Email as a traffic channel: Email is often ignored by beginners because it feels old. However, email generates consistent return visits. ConvertKit published data showing that a list of 1,000 engaged subscribers can drive more reliable traffic than 10,000 social media followers, because email reaches the inbox directly without algorithmic interference.
Building backlinks through genuine relationships: Backlinks from other websites remain one of Google's strongest ranking signals. The myth is that you need hundreds of backlinks. In practice, a few high-quality backlinks from relevant, trusted sites matter more than dozens of low-quality ones. Ahrefs published research showing that pages with even three to five strong backlinks consistently outranked pages with 50 or more weak backlinks.
Consistency over intensity: Many beginners publish 10 articles in their first month, then nothing for two months. This hurts both audience growth and search rankings. Google favors sites that publish regularly. Audiences grow when people know to expect new content. A schedule of two solid articles per week outperforms one month of heavy publishing followed by silence.

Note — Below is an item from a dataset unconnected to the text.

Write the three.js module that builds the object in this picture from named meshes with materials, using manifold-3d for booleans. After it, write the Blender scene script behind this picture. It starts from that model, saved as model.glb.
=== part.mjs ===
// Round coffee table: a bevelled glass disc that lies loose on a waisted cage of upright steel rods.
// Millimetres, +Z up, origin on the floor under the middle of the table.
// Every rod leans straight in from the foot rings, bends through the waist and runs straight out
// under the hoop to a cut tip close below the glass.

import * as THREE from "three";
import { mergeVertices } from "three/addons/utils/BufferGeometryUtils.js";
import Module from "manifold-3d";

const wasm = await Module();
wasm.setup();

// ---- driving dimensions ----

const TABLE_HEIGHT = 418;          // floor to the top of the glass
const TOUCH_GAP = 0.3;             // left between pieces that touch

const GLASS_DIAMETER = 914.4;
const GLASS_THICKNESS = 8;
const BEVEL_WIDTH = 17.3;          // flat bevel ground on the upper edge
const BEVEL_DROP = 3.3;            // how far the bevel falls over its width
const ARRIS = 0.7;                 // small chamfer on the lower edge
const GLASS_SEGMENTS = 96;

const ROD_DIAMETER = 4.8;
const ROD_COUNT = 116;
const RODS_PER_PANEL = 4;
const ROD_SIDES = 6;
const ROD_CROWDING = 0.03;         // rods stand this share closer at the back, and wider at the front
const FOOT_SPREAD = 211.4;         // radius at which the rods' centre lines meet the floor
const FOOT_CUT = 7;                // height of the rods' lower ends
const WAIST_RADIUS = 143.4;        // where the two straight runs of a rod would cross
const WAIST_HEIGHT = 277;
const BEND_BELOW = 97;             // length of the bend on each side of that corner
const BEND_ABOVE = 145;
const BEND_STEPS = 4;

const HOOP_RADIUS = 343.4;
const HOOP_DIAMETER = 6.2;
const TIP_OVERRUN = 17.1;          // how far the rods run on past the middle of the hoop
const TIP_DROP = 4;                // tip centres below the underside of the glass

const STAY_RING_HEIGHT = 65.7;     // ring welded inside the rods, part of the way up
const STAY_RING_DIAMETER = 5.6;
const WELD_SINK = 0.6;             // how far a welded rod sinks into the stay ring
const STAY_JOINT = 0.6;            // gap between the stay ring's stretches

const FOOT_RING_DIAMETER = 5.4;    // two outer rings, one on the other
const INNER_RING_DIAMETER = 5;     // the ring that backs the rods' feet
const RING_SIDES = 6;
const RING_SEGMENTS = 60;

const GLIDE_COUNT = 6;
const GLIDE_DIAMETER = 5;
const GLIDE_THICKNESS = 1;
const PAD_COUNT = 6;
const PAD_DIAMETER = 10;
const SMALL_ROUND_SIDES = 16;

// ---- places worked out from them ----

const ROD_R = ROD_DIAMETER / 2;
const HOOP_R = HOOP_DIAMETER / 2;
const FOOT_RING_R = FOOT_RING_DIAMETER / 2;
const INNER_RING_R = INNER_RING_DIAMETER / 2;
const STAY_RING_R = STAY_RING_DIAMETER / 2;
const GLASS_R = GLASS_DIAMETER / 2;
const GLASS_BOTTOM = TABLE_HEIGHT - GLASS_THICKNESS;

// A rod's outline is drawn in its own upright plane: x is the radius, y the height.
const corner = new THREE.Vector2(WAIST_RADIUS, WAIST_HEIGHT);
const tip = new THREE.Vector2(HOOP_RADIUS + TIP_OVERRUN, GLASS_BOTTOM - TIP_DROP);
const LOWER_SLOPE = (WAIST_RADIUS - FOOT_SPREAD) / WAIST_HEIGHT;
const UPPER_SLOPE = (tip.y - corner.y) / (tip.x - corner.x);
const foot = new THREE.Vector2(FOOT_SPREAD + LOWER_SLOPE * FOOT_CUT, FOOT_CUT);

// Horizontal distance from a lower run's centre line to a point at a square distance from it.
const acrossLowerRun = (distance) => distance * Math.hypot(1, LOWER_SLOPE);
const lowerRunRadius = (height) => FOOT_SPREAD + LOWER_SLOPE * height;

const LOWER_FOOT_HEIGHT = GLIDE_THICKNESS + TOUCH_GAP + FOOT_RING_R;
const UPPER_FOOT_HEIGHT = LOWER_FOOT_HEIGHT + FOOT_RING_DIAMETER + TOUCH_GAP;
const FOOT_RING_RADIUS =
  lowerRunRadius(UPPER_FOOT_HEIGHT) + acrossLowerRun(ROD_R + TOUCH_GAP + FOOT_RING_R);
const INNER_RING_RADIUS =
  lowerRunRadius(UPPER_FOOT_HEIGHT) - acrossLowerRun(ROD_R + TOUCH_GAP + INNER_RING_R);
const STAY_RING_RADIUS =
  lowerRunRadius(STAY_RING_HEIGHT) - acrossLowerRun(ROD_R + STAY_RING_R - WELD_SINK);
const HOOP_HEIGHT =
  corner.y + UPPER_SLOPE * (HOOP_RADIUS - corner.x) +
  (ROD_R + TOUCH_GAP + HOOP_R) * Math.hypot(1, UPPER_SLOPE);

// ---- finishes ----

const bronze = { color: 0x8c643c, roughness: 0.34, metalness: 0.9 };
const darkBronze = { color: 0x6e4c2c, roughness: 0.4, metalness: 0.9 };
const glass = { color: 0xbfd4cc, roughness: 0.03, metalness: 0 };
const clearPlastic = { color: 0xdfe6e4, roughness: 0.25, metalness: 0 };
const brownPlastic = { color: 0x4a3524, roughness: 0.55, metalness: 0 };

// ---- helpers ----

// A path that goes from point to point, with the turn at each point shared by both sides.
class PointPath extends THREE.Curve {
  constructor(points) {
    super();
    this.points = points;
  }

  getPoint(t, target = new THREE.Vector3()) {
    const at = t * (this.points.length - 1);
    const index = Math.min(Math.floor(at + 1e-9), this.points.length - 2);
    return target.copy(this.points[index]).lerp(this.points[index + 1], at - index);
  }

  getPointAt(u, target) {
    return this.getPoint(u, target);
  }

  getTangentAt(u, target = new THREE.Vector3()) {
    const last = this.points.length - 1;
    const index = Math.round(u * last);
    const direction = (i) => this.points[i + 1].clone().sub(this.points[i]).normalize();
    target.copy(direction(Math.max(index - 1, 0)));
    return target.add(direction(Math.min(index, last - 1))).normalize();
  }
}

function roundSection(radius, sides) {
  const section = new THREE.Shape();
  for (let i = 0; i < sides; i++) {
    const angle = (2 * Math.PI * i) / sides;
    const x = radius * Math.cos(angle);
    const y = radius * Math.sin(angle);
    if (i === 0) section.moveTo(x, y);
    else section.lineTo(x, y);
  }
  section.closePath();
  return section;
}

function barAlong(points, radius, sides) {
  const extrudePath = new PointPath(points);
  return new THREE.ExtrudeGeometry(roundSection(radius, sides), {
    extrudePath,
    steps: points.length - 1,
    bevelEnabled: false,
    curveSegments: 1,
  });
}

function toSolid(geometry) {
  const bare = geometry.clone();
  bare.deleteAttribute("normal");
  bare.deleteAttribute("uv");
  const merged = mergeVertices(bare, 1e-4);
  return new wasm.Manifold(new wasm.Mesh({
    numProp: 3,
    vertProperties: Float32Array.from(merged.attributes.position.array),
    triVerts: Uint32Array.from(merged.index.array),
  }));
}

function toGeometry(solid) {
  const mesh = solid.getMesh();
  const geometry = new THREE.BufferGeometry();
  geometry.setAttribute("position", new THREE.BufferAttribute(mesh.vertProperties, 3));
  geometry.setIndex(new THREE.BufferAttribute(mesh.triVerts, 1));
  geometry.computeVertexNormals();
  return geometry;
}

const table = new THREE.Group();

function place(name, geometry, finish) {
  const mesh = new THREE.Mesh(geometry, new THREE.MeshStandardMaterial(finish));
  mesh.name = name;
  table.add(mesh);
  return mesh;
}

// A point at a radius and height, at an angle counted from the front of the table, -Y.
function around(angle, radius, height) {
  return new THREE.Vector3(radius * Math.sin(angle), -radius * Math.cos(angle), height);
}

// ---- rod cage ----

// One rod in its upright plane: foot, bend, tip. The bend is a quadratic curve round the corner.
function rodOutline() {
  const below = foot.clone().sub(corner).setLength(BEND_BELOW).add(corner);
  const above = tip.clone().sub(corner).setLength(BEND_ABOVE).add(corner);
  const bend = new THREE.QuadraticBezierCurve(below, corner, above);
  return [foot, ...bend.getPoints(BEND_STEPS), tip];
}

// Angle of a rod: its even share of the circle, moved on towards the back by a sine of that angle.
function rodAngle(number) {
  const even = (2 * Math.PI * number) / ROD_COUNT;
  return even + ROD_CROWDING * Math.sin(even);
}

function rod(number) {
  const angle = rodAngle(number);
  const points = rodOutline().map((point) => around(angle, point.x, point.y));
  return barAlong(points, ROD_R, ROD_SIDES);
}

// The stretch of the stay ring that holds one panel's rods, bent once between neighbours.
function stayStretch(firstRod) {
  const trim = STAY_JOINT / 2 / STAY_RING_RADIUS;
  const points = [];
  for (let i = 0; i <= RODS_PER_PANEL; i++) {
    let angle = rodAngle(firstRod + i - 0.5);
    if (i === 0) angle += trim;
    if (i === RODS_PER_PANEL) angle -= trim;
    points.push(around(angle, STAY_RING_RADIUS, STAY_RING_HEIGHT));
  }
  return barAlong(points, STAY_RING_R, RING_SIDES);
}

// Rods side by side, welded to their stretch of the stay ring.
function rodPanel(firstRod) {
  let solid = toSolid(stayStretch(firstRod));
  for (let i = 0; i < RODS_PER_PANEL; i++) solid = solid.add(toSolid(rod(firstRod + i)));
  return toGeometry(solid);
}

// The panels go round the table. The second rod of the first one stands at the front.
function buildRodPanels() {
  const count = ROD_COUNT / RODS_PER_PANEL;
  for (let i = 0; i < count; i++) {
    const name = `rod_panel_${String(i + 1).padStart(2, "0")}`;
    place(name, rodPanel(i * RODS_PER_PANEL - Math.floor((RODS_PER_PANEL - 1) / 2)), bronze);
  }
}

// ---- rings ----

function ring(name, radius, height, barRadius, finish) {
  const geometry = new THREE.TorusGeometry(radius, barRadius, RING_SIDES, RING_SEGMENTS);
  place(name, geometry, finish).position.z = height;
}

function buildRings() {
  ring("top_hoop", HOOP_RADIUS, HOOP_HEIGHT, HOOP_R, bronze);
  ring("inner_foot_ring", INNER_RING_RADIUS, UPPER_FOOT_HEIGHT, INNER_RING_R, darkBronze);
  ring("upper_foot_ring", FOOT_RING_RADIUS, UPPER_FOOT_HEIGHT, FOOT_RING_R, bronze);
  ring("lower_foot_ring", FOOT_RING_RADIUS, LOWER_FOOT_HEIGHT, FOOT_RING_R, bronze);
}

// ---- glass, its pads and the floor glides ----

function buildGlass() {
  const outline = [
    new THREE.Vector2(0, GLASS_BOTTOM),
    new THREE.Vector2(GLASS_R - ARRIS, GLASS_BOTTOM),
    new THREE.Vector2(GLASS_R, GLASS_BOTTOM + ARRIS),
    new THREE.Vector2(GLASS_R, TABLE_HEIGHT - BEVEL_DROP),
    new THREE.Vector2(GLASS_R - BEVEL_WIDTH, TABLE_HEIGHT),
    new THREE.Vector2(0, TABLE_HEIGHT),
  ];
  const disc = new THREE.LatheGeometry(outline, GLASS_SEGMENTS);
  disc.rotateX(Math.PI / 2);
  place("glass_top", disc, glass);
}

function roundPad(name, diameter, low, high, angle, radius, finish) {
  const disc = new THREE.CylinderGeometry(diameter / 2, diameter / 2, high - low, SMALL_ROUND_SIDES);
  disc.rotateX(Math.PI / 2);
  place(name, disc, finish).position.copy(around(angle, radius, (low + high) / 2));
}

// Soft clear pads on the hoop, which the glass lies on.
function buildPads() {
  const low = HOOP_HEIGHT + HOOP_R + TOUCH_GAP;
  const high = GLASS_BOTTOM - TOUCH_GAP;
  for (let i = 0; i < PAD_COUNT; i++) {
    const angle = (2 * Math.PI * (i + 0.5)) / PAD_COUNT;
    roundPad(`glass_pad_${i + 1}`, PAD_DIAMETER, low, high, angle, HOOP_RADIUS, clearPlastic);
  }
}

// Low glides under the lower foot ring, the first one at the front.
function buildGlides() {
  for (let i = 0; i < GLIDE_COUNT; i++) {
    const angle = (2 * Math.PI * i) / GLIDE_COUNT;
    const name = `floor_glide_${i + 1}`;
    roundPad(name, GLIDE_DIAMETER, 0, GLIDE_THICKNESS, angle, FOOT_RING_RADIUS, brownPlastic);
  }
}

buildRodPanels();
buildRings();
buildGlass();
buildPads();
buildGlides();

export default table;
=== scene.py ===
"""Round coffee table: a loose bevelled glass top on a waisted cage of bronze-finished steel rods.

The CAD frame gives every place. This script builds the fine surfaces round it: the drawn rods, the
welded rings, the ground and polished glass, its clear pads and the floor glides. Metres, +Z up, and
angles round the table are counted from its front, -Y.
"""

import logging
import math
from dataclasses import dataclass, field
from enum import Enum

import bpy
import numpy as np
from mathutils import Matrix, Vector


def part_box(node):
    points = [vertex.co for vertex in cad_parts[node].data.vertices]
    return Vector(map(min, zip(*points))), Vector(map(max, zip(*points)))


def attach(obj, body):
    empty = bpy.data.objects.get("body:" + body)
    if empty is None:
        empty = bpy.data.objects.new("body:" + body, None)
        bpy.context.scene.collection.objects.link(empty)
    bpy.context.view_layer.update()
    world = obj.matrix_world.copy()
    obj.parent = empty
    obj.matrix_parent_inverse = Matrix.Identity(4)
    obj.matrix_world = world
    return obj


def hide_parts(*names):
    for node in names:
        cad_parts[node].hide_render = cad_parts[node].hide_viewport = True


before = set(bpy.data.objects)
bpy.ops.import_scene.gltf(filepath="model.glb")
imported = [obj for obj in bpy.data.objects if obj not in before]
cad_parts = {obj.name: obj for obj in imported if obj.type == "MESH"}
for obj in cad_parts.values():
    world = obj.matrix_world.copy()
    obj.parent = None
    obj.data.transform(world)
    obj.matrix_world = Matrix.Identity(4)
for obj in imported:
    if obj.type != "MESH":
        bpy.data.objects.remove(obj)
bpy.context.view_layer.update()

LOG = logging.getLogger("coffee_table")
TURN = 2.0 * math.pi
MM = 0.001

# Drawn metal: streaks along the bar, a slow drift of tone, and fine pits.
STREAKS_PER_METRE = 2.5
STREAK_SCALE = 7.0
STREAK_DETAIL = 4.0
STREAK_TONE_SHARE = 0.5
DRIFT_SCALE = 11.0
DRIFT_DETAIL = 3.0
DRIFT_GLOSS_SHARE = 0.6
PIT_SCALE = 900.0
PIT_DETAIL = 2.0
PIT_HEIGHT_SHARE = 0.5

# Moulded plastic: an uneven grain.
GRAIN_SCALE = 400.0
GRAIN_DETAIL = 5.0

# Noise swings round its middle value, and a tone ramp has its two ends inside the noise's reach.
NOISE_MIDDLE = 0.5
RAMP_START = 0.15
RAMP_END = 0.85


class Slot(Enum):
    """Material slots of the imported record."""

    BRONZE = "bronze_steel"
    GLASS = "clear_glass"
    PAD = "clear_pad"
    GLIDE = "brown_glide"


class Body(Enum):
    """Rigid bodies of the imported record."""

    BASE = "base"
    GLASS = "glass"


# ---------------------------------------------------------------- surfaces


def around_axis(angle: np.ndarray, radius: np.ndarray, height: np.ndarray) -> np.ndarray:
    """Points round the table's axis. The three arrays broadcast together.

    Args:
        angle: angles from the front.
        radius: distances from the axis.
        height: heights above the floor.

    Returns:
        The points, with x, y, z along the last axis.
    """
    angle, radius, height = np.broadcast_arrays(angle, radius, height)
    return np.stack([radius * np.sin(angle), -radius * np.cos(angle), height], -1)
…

What this looks like in practice: Brian Dean of Backlinko built one of the most-cited SEO blogs online with a small number of articles published infrequently. Each article was exhaustively researched, practically useful, and earned backlinks naturally because of its quality. He prioritized depth over volume and built lasting traffic that compounded over the years.
Understanding these four myths gives beginners a real advantage. Traffic is not about volume. It is about relevance, retention, and conversion. Measuring the right numbers, choosing the right channels, and building content with a clear purpose are the actions that produce lasting results. The shortcuts do not work. The fundamentals do.